Mtrya/arxiv-autosumm

Repository files navigation

ArXiv AutoSumm

Automated research paper summarization from ArXiv with LLM-powered rating, multi-format delivery, and comprehensive configuration management.

English | 中文

Quick Start: GitHub Actions

The fastest way to get started is with GitHub Actions, which automates the entire pipeline. This method uses repository secrets to dynamically configure the application without needing to commit any configuration files.

Prerequisites:

  • A GitHub account
  • API keys for your chosen LLM providers
  • An SMTP email account for receiving summaries

Steps

  1. Fork the Repository

    Click the "Fork" button at the top-right of this page to create a copy of this repository in your own GitHub account.

  2. Configure Repository Secrets

    Navigate to your forked repository's Settings > Secrets and variables > Actions. Add the following secrets to configure the pipeline. Only SUMMARIZER_API_KEY, RATER_API_KEY, SMTP_SERVER, SENDER_EMAIL, RECIPIENT_EMAIL, and SMTP_PASSWORD are strictly required.

    Secret Required Description
    SUMMARIZER_API_KEY API key for the summarization LLM provider (modelscope by default).
    RATER_API_KEY API key for the rating LLM provider (modelscope by default).
    SMTP_SERVER Your email provider's SMTP server (e.g.,smtp.163.com).
    SENDER_EMAIL The email address for sending summaries.
    RECIPIENT_EMAIL The email address for receiving summaries.
    SMTP_PASSWORD The password or app password for your sender email.
    ARXIV_CATEGORIES Comma-separated ArXiv categories (e.g.,cs.AI,cs.CV, default to cs.AI,cs.CV,cs.RO).
    MAX_PAPERS The maximum number of papers to summarize (default to 5).
    SUMMARIZER_PROVIDER The LLM provider for summarization (e.g.,openai, default to modelscope).
    RATER_PROVIDER The LLM provider for rating (e.g.,anthropic, default to modelscope).
  3. Enable and Run the Workflow

    • Go to the Actions tab in your repository.
    • If prompted, enable the workflows.
    • Select the ArXiv AutoSumm Daily workflow and click Run workflow.

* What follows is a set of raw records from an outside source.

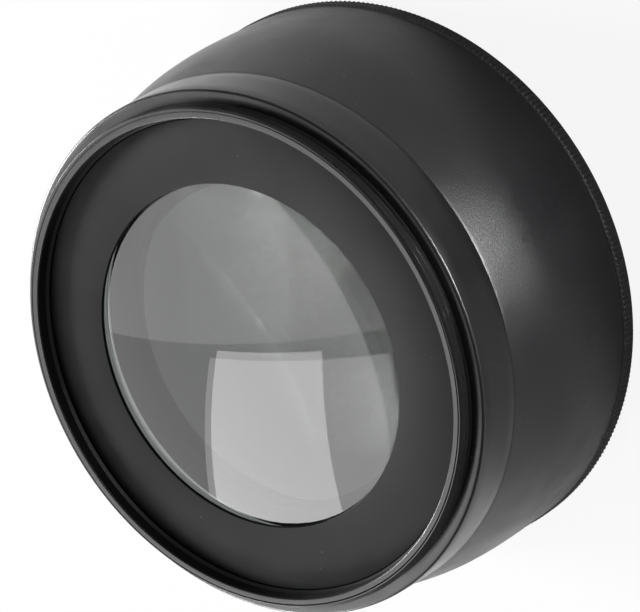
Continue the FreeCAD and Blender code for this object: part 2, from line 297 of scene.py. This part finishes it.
def natural_curve(knots, values, at):
    """Smooth curve through the knots. Between two knots it is (b right cubed + c left cubed) / 6 gap plus a
    straight line that meets the values, with left and right the distances from the two knots, and b and c the
    second derivatives at them, chosen so that the slope runs on through every knot."""
    gaps = np.diff(knots)
    count = len(knots)
    system = np.zeros((count, count))
    kinks = np.zeros(count)
    system[0, 0] = system[-1, -1] = 1
    index = np.arange(1, count - 1)
    system[index, index - 1] = gaps[:-1]
    system[index, index] = 2 * (gaps[:-1] + gaps[1:])
    system[index, index + 1] = gaps[1:]
    kinks[1:-1] = 6 * (np.diff(values)[1:] / gaps[1:] - np.diff(values)[:-1] / gaps[:-1])
    bend = np.linalg.solve(system, kinks)
    cell = np.clip(np.searchsorted(knots, at) - 1, 0, count - 2)
    left, right, gap = at - knots[cell], knots[cell + 1] - at, gaps[cell]
    return (bend[cell] * right ** 3 + bend[cell + 1] * left ** 3) / (6 * gap) + (
        values[cell] / gap - bend[cell] * gap / 6) * right + (
        values[cell + 1] / gap - bend[cell + 1] * gap / 6) * left


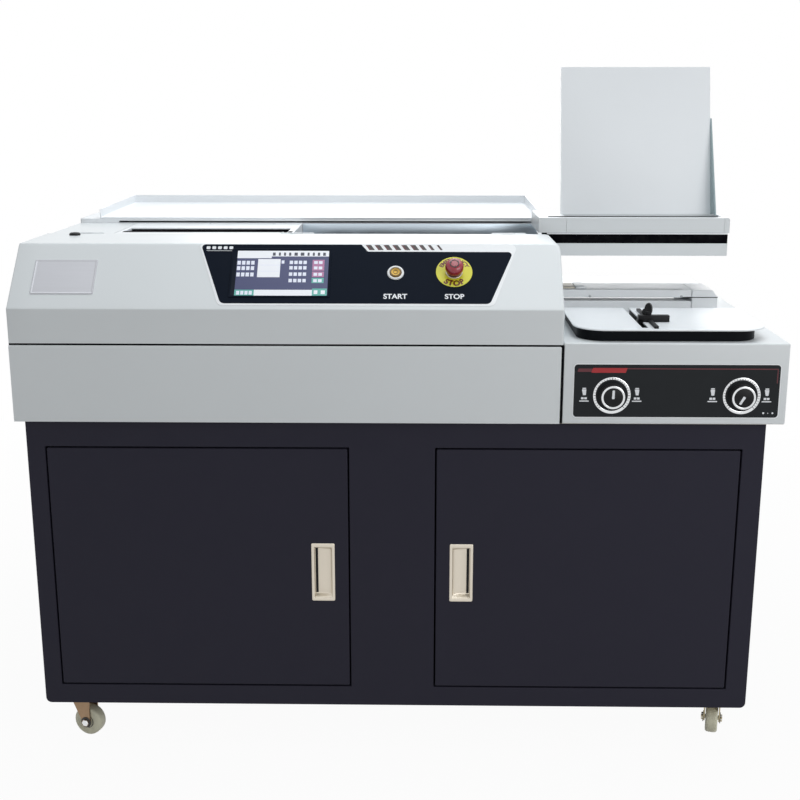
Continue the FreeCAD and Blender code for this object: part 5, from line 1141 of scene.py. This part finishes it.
def pullRim(x0, x1, z0, z1):
    # a bead of rounded rectangles drawn inwards, its ends bowed by 1 - (2u - 1)^2 across the width
    middle, half = (z0 + z1) / 2, (z1 - z0) / 2
    loops = []
    for inset, height in pull["rows"]:
        down = inset * pull["tallShare"]
        loop = roundedRect(x0 + inset, x1 - inset, z0 + down, z1 - down, max(0.0024 - inset * 0.4, 0.0006), 5)
        arch = 1 - (2 * (loop[:, 0] - x0) / (x1 - x0) - 1) ** 2
        up = (loop[:, 1] - middle) / half
        loop[:, 1] += pull["bow"] * ((1 - arch) * np.clip(-up, 0, 1) - arch * np.clip(up, 0, 1))
        loops.append(np.c_[loop, np.full(len(loop), height)])
    return np.vstack(loops), gridFaces(len(loops), len(loops[0]), closed=True)


def pullScoop(x0, x1, z0, z1, deepSide):
    # depth is a quarter ellipse across, sqrt(1 - 0.97 s^2), deepest beside the grip edge,
    # times a smooth step 3e^2 - 2e^3 at both ends
    s = np.concatenate([[0, 0.012], np.linspace(0.03, 0.97, 32), [0.988, 1]])
    t = np.concatenate([[0], np.linspace(0.004, 0.08, 9), np.linspace(0.1, 0.9, 12),
                        np.linspace(0.92, 0.996, 9), [1]])
    ends = np.clip(np.minimum(t, 1 - t) / pull["scoopEnd"], 0, 1)
    ends = ends * ends * (3 - 2 * ends)
    across = np.sqrt(1 - 0.97 * s ** 2) * np.clip(s / 0.012, 0, 1) * np.clip((1 - s) / 0.012, 0, 1)
    inner = pull["rim"] - 0.0003
    start = x1 - inner if deepSide > 0 else x0 + inner
    x = start - deepSide * s * (x1 - x0 - 2 * inner)
    down = inner * pull["tallShare"]
    z = z0 + down + t * (z1 - z0 - 2 * down)
    depth = -pull["depth"] * ends[:, None] * across[None]
    grid = np.stack([np.repeat(x[None], len(t), 0), np.repeat(z[:, None], len(s), 1), depth - 0.0002], -1)
    return thickened(grid, (0, 0, -0.0008))


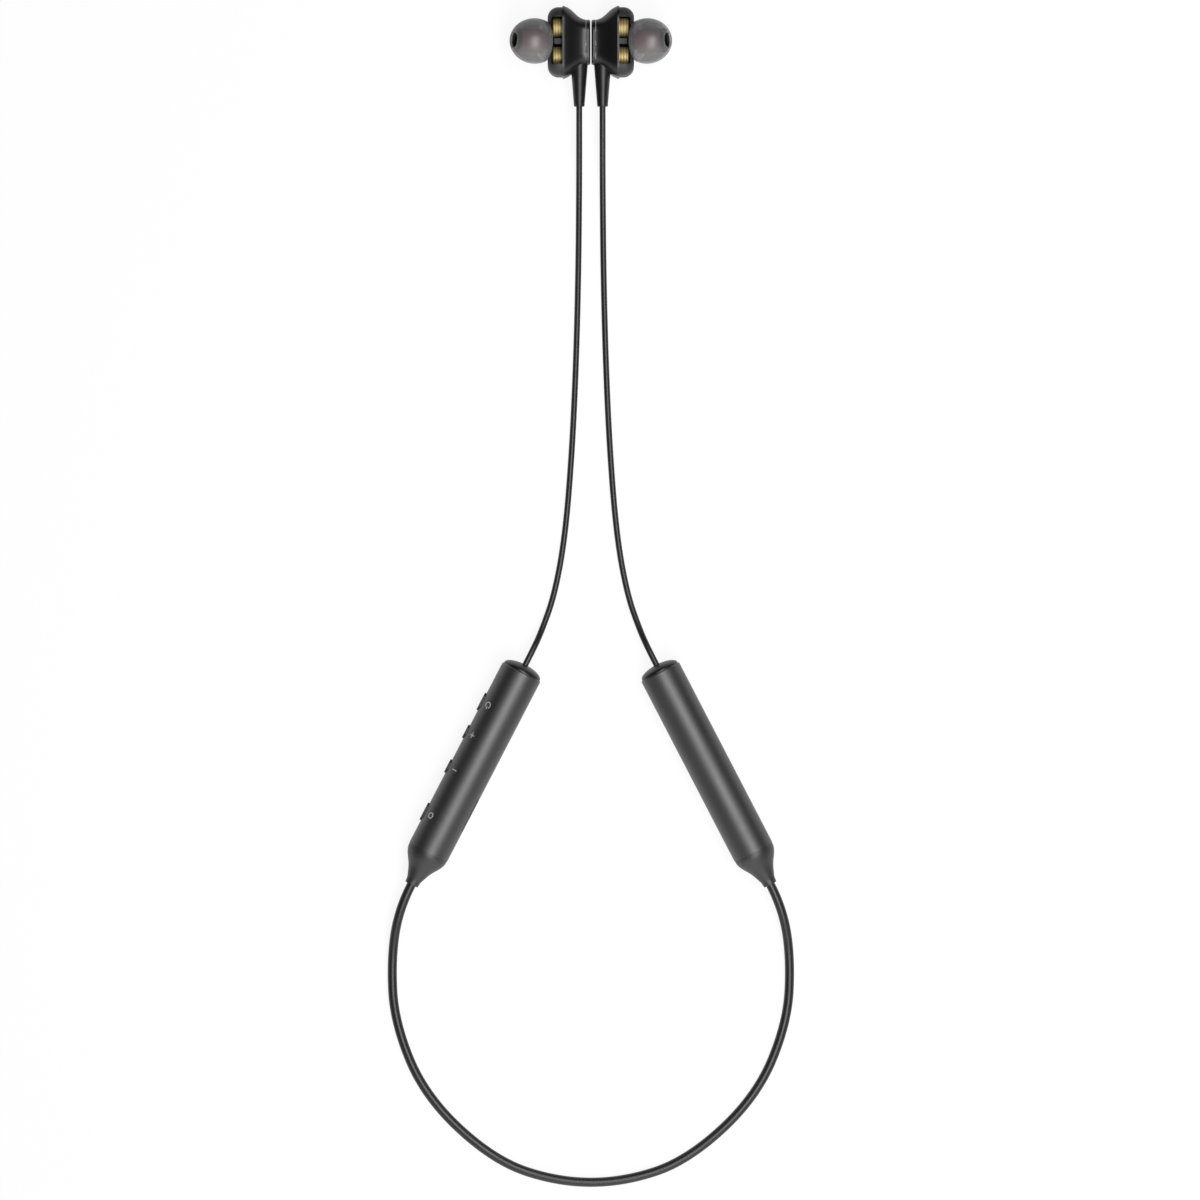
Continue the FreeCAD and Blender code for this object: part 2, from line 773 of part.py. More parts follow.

That's it! The workflow will now run on its schedule, delivering summaries to your inbox. For more advanced setups, including local installation and detailed configuration, see our full documentation.

Features

  • Automated Paper Processing: Fetches, rates, summarizes, and delivers papers daily.
  • Multiple Output Formats: Supports PDF, HTML, Markdown, and AZW3 (Kindle).
  • Advanced Caching: Avoids re-processing papers with an SQLite-based cache.
  • Flexible Rating: Choose between LLM, embedding, or hybrid rating strategies.
  • VLM Parsing: Optional Vision Language Model support for enhanced PDF analysis.

Pipeline Overview

The pipeline processes papers in the following sequence:

  1. Fetch: Downloads metadata from ArXiv.
  2. Rate: Selects the most relevant/interesting papers.
  3. Parse: Extracts content from the PDFs.
  4. Summarize: Generates summaries with a powerful LLM.
  5. Render: Creates outputs in your desired formats.
  6. Deliver: Sends the summaries to you via email.

Documentation

License

This project is licensed under the MIT License - see the LICENSE file for details.